Below are some ideas to consider when counseling a friend, acquaintance, or family member. Often it is very costly to see a counselor, so here are some things to consider when you guide each other. Talking about faith can threaten another person, but without God, you may put on a temporary bandage, but in the long run, their lives would not be transformed compared to if you invited God to be a part of the solution. I suggest you talk it over with them to see if they want to ask Christ into the counseling/helping formula. This approach may or may not be suitable for each person. But without God involved, at best, you could put a temporary bandage on any problem.

Matthew 19:26 Jesus looked at them and said, “With man, this is impossible, but with God, all things are possible.”

 

 


Why Would Someone Seek Wise Counsel From You?

  • Start by inviting your friend or acquaintance to open up to get to know one another and ask questions about their life and where things are going. Have they explained their meaning when referring to themselves as Christian or non-believer? Instead, we search for the fiber of a believer’s walk. Is there abundant evidence of a submitted life in Christ that defines the person as a child of God?

 

  • John warned: (1 John 4:1-3). Dear friends, do not believe every spirit but test the spirits to see whether they are from God because many false prophets have gone out into the world. This is how you can recognize the Spirit of God: Every spirit that acknowledges that Jesus Christ has come in the flesh is from God, but every spirit that does not acknowledge Jesus is not from God. This is the spirit of the antichrist, which you have heard is coming and is already in the world.
  • Listen carefully as the person describes their problem. Be aware of their attitude toward God and sin. Do they express evidence of godly sorrow (2 Cor 7:10), or do they grieve only because of the personal consequences they are experiencing? Ask if they believe that with God’s help, the answer they are looking for can be found. If your friend needs more help than you feel you can give them, then have them seek counsel.

 

  • Ask the person questions that require a biblical response. You will discover if they have any relationship with God. For example, if the person talks about getting a divorce without biblical grounds, you can ask them: “What do the Scriptures say about what you are considering doing? What does God’s word say about divorce?

 

  • Do not offer anything other than Scripture. Biblical counseling, even for unbelievers, is designed for lasting outcomes, not temporal relief.
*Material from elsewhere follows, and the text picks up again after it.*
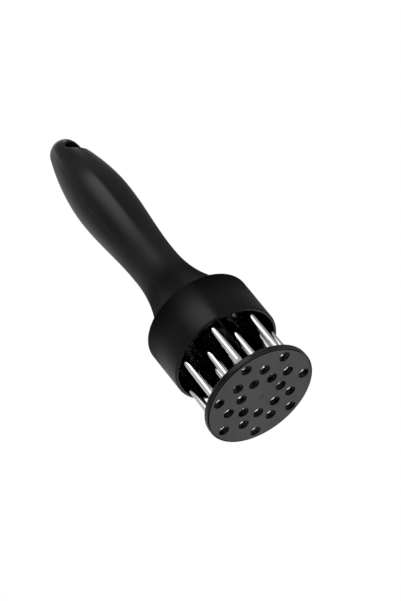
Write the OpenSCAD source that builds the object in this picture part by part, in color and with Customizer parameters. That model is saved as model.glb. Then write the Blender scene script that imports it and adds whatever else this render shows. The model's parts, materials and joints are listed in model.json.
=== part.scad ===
// Blade meat tenderizer: 21 sprung-guard needles under an oval two-shell handle.
// The tool stands on its guard disc. Origin: centre of the disc's working face. +Z runs up the handle,
// +X runs along the hanging hole.

/* [Guard disc] */
// Distance that the guard disc stands out beyond the housing's mouth
guard_lip = 0.55; // [0.1:0.05:1]
// Thickness of the guard disc at its rim
guard_t = 3; // [2.4:0.1:5]
// Width of the step round the raised working face
face_ledge = 0.5; // [0.4:0.1:1]
// Height of the raised working face over the rim
face_h = 0.3; // [0.2:0.1:0.8]
// Rounding of the rim's lower edge, over the step of the face
rim_round = 0.2; // [0.1:0.05:0.3]
// Rounding of the disc's upper edge
guard_round = 0.8; // [0.2:0.1:1.2]
// Radial clearance of a needle in its hole in the disc
guide_gap = 0.85; // [0.3:0.05:0.9]
// Diameter of the guide stem
stem_d = 8; // [7:0.1:8.6]
// Radius of the fillet between stem and disc
stem_fillet = 2.5; // [1:0.1:3]
// Distance that the guard slides up when the tool is pressed down
guard_travel = 24.2; // [18:0.1:26]
// Gap that is left between disc and housing when the guard is fully up
closed_gap = 0.3; // [0.2:0.1:1]

/* [Needles] */
// Needles in each of the three rings
needles_per_ring = 7; // [5:1:8]
// Clearance between the inner needles and the guide sleeve
sleeve_gap = 2.3; // [1.8:0.1:4]
// Clearance between the outer needles and the housing's wall
wall_gap = 1; // [0.5:0.1:1.5]
// Diameter of a needle
needle_d = 3.2; // [2.6:0.1:3.6]
// Half angle of the ground point
point_angle = 20; // [15:1:30]
// Distance from the disc's working face back to the needle points
point_inset = 2; // [0.6:0.1:2.8]
// Width by which the upset needle head stands out from the shank
needle_head_lip = 0.4; // [0.2:0.05:0.45]
// Height of the upset needle head
needle_head_h = 1; // [0.8:0.1:1.6]

/* [Needle housing] */
// Outer height of the housing
housing_h = 24.4; // [22:0.2:30]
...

The counselor must not provide a psychological substitution for the truth when salvation is at hand.

 

  • It is good to interact with non-Christians. The Lord came to those needing help, not those who felt they did not. Many pre-believers know that I’m a Christian; I do not so-called “hit them over the head with the Bible.” But preferably with compassion, knowing that I was a pre-believer lost in this world abusing drugs and alcohol years ago. I would be a hypocrite to talk down to anyone. We are all sinners saved by God’s grace.  Sometimes pre-believers come to me on my website asking questions and seeking advice. There is a different way of approaching those who don’t know God’s Word.

 

 


About Unbelievers (I prefer using the term “Pre-Believer”)
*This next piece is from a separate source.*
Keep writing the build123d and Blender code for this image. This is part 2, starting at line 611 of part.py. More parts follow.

  • A pre-believer does not understand the things of the Spirit (1 Corinthians 2:14).
  • They may perceive spiritual stuff as dumb (1 Corinthians 1:18).
  • Some could be easily offended by Christianity (1 Corinthians 1:23; Psalm 119:165).
  • Pre-believers are not enabled, empowered, or illuminated by the Spirit of God (John 16:12-15).
  • They have no context or ability to experience sustainable change by God’s Word (John 17:17).
  • Those who do not believe live under the Father’s wrath (John 3:36).
  • Some pre-believers could be a mocker of the Word of God (2 Peter 3:3-4).

 

 


 

Important Practical Reminders!

1. Don’t Assume That Their Time With You Is Meant For An Evangelistic Ambush

Christians have a reputation, whether valid or not, for hijacking awkward moments in non-believers’ lives and turning them into an open door for proselytization. Be sensitive to their surface needs as you prayerfully seek direction from God about the needs of their souls.
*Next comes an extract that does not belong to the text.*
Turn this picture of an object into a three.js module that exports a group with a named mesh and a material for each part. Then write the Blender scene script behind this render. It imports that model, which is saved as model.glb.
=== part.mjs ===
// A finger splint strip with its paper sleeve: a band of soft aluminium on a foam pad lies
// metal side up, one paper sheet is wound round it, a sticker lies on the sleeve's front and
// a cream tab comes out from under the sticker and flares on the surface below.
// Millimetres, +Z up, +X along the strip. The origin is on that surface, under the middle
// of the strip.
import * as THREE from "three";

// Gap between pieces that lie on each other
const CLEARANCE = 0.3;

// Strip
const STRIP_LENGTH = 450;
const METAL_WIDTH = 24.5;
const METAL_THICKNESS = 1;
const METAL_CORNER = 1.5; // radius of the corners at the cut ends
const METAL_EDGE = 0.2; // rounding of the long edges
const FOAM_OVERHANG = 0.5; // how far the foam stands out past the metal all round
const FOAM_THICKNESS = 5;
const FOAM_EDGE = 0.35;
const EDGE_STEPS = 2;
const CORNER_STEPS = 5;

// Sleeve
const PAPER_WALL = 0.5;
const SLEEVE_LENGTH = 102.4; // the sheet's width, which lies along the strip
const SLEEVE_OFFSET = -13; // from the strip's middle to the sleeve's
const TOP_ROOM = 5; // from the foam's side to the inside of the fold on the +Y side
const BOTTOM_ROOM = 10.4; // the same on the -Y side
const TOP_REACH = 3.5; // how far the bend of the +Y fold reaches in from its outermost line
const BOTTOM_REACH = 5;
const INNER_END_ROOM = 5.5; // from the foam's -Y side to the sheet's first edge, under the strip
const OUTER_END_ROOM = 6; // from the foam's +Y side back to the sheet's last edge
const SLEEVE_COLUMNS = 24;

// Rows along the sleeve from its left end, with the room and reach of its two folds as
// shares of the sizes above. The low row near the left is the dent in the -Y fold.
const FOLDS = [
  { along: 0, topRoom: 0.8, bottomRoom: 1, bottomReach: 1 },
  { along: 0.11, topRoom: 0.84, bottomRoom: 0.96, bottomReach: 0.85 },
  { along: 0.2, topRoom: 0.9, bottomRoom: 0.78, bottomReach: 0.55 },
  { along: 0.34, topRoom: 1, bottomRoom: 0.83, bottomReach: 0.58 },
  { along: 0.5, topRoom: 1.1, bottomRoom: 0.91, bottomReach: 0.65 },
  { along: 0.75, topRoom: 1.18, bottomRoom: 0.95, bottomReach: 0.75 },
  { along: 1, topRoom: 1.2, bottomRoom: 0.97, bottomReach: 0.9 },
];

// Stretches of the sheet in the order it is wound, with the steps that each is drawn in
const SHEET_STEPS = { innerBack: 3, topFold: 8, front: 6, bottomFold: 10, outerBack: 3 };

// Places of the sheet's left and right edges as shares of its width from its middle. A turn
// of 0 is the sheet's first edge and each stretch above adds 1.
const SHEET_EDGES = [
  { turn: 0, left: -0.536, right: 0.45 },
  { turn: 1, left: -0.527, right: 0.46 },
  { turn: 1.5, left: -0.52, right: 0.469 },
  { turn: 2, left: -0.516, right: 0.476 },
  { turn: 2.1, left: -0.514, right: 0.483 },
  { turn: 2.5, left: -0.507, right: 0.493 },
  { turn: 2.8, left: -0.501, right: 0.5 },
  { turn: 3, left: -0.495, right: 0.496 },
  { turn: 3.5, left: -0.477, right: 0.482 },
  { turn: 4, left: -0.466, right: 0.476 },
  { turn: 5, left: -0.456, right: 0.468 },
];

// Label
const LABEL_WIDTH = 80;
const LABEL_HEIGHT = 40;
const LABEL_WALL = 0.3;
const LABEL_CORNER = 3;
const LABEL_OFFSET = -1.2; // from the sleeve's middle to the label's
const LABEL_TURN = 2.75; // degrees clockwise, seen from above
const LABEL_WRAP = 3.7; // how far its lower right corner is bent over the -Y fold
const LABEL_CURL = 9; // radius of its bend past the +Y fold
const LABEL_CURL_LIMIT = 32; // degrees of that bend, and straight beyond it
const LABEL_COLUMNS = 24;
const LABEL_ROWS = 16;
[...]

2.  When People Seek Counsel, Really Slow Down And Listen Intently

This step applies to more situations than just our discussion today! We Christians tend to speak more quickly than we listen. Additionally, we also hear sometimes only find a way to give a rebuttal or clarify something being said to us by non-believers. Hurting people sometimes say things they don’t mean, or which are inaccurate or even, in our opinion, ungodly. Non-believers can be refreshingly honest about their doubts toward or anger with God. Avoid turning their inspirational words into an argument. They come to seek counsel, not a debate.

3.  Present To Them Objective Hope

Christians know that God loves our non-believing friends and family members. They may not share our confidence in God’s love, but we know He cares for them. Look for ways to gently share how God has come alongside you in times of heartbreak, doubt, or pain. Tell them your own story if the opportunity arises, leaving off that grappling hook to reel them in to see things the same way you do. All humans share one thing: we have all known pain and suffering.

4. Never Forget That There Is Only One Savior (That Savior Is Not You!)

You likely cannot fix their dilemma. You probably won’t be able to make all the pain disappear. Their fear will not magically disappear simply because you care for them. Jesus ultimately has to do the heavy lifting in times of struggle, so you can be free to serve your non-believing friend, family member, or acquaintance without any sense of guilt or failure if things do not immediately change for them. God will use you in those lives, contingent more on your availability than your ability. Do not fear messing things up; you will not create any catastrophe as long as you are intentionally loving, relationally sensitive, and sincerely compassionate.
When people seek wise counsel, point them to Jesus as their source of wisdom and healing, rather than looking to you for the answers.